# Molting for Winter?



## LoveBilly (Dec 4, 2008)

So Billy went through a heavy molt in the Spring, I assume to get ready for the summer months here. This was around April. Now, it's late October and (i think) he is molting again! I have seen lots of feathers in the cage bottom, mostly downy feathers but some wing feathers too. I am 99% sure he is not plucking, since he doesn't cry. They fall out when he's grooming or shaking out. 

So, my question is this: do 'tiels molt 2x a year? And is this normal for Billy? It's been only 1 year since I got him, and April was the first molt I witnessed (we got him last October). 

Thanks for the replies in advance. From what I am hearing, it is supposed to be a colder than normal winter here this year (but the weathermen are hardly what I would call reliable)  Maybe this has something to do with it...


----------



## xxxSpikexxx (Jul 30, 2007)

Spike seems to be losing all his down feathers right now.

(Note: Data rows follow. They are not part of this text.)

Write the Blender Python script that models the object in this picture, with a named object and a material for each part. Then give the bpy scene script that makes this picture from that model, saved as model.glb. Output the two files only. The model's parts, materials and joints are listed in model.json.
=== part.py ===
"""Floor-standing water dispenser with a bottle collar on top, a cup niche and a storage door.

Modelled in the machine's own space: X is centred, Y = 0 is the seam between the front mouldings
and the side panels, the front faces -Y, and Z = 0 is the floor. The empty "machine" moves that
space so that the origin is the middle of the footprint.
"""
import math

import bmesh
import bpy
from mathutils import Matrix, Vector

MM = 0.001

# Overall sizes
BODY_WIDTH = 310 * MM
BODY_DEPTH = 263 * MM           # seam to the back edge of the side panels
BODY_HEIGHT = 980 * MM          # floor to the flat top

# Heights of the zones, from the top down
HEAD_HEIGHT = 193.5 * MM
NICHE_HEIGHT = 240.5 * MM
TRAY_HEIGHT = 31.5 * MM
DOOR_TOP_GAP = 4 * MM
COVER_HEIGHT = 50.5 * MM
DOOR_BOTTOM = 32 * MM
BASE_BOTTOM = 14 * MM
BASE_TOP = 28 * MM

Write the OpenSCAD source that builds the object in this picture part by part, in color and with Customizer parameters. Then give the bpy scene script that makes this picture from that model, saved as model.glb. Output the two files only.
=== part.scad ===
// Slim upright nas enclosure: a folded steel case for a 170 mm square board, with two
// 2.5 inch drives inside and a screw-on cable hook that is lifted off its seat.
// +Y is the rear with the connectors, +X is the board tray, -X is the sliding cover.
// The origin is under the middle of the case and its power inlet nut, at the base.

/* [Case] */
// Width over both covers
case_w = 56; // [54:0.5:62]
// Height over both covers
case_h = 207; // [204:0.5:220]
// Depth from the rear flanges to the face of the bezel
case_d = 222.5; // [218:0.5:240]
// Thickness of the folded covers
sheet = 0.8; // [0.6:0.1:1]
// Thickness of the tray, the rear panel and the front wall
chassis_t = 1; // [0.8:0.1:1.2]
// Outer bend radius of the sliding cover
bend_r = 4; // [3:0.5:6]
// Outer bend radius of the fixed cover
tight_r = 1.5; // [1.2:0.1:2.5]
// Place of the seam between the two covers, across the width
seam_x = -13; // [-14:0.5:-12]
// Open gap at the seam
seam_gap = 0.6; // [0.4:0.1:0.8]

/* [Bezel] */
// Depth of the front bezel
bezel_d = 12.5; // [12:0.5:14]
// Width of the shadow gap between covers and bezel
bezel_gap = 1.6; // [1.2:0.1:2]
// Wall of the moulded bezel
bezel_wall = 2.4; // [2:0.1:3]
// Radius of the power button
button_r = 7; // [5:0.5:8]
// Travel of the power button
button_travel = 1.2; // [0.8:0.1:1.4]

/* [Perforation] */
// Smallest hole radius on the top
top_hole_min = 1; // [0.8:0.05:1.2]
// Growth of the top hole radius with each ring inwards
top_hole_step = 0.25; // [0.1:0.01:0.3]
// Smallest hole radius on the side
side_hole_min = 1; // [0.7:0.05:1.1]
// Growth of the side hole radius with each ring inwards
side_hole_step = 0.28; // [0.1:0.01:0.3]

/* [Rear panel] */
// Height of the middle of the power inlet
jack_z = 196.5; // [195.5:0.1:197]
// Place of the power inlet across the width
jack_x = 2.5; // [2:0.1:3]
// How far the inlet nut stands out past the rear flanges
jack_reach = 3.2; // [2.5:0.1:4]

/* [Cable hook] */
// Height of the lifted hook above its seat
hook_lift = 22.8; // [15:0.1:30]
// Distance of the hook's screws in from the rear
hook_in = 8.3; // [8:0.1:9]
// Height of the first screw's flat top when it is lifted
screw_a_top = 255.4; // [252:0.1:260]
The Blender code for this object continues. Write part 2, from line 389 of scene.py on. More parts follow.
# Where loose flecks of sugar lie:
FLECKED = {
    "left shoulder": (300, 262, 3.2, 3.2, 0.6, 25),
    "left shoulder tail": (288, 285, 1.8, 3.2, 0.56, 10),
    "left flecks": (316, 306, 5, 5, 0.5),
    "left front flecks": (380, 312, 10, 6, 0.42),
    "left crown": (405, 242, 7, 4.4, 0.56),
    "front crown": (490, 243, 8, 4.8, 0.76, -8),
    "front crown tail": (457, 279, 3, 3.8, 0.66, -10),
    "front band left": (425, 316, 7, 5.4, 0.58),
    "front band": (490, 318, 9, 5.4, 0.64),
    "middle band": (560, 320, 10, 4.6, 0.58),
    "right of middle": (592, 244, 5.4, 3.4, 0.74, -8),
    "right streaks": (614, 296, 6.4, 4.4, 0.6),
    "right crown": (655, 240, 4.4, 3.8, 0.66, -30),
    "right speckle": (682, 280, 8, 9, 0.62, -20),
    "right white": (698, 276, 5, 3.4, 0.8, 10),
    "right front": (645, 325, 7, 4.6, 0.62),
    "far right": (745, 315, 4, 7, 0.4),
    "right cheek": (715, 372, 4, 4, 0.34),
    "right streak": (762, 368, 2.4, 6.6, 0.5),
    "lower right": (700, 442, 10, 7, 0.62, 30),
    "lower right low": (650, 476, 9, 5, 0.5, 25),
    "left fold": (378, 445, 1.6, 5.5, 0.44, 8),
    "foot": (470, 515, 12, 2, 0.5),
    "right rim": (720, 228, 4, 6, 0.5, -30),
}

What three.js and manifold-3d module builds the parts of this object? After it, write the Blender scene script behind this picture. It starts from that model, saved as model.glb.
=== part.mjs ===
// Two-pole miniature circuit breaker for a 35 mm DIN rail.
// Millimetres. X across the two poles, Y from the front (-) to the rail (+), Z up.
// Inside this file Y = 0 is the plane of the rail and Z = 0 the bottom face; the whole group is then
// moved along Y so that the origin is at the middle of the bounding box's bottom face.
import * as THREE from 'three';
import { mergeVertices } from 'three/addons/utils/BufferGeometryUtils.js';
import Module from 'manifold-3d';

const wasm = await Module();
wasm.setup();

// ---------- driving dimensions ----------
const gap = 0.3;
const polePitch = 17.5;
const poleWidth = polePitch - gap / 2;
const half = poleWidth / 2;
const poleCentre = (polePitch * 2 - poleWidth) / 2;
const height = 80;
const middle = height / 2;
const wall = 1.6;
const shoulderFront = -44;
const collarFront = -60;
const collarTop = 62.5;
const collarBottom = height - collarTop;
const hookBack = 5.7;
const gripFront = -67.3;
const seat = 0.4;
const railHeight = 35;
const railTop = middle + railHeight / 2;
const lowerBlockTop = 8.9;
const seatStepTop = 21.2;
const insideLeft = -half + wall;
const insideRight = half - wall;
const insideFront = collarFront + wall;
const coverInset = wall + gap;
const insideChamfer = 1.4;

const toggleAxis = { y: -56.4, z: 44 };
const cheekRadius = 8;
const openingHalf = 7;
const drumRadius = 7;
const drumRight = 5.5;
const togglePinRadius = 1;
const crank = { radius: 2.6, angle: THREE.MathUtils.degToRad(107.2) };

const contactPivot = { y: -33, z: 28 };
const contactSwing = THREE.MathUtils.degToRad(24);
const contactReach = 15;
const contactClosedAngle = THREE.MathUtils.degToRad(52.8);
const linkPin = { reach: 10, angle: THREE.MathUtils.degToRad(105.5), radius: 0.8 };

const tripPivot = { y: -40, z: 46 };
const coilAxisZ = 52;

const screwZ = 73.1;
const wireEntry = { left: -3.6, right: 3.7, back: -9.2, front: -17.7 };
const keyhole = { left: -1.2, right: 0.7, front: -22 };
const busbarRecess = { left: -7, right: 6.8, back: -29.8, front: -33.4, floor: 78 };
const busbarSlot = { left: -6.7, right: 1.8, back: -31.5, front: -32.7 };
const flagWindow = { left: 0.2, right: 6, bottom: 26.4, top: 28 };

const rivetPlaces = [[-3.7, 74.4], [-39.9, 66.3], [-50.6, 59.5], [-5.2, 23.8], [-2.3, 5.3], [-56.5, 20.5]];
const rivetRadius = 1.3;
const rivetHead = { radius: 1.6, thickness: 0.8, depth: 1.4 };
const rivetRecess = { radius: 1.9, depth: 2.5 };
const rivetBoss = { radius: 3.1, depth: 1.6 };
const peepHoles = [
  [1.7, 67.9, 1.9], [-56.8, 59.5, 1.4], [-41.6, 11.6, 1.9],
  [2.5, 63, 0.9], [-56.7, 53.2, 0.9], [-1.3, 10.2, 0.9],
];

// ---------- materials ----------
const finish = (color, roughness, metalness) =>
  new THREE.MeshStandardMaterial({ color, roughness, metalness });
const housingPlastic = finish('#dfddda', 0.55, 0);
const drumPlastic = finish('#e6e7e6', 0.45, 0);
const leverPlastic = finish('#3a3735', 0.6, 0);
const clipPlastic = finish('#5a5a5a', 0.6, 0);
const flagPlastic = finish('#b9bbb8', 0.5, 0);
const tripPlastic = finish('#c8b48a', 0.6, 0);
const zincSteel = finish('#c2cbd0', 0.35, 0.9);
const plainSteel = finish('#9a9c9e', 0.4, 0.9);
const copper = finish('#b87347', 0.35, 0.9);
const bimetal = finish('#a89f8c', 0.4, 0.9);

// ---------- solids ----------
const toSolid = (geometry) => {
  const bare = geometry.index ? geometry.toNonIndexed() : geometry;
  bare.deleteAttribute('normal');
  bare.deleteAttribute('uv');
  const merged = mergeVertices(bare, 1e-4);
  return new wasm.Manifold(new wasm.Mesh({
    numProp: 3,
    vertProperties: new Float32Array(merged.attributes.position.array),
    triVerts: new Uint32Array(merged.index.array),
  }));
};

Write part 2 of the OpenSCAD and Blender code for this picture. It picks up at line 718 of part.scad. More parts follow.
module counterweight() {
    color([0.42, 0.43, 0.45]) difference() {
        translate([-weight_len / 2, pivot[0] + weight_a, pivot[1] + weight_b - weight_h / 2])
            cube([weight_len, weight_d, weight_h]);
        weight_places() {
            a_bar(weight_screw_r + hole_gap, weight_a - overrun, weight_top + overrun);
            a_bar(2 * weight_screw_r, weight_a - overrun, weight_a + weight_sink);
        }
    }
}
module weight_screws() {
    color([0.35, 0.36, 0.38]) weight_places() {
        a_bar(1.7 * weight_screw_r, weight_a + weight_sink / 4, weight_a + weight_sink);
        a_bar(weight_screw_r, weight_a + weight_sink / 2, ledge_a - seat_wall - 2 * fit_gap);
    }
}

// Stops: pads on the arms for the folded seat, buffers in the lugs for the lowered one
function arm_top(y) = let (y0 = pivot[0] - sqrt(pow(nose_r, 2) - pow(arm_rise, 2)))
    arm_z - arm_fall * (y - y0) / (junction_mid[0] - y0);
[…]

I notice that he is shivering more lately aswell, I think it is because his new down feathers are not in yet. Tiels can have two good molts a year. Here is a interesting article on cockatiel molting  http://www.cockatielcottage.net/molting.html


----------



## Renae (Feb 9, 2008)

Do you know how old Billy is?

They do normally molt 2-3 times a year, so I don't think it's anything to worry about. And just a heads up, they require more protein and calcium while molting.


----------



## LoveBilly (Dec 4, 2008)

Ahhh... I see.

I think Billy is around 8-10 years old. Believe it or not, the family I got him from cannot remember 

I will make sure more foods rich in protein and calcium are available...but he's so picky! what can I give him to tempt his appetite? :lol:


----------



## Renae (Feb 9, 2008)

That's okay, I was just curious. He's still young and looks young too!

Here's a few things you can try: 

Beet Greens
Broccoli Leaves 
Broccoli Stem
Chard
Collards (cooked) 
Dandelion Greens
Endive
Kale
Kohlrabi	
Lettuce Dark Green Leaf 
Mustard Greens
Orange or Tangerine
Parsley
Spinach
Turnip Greens


----------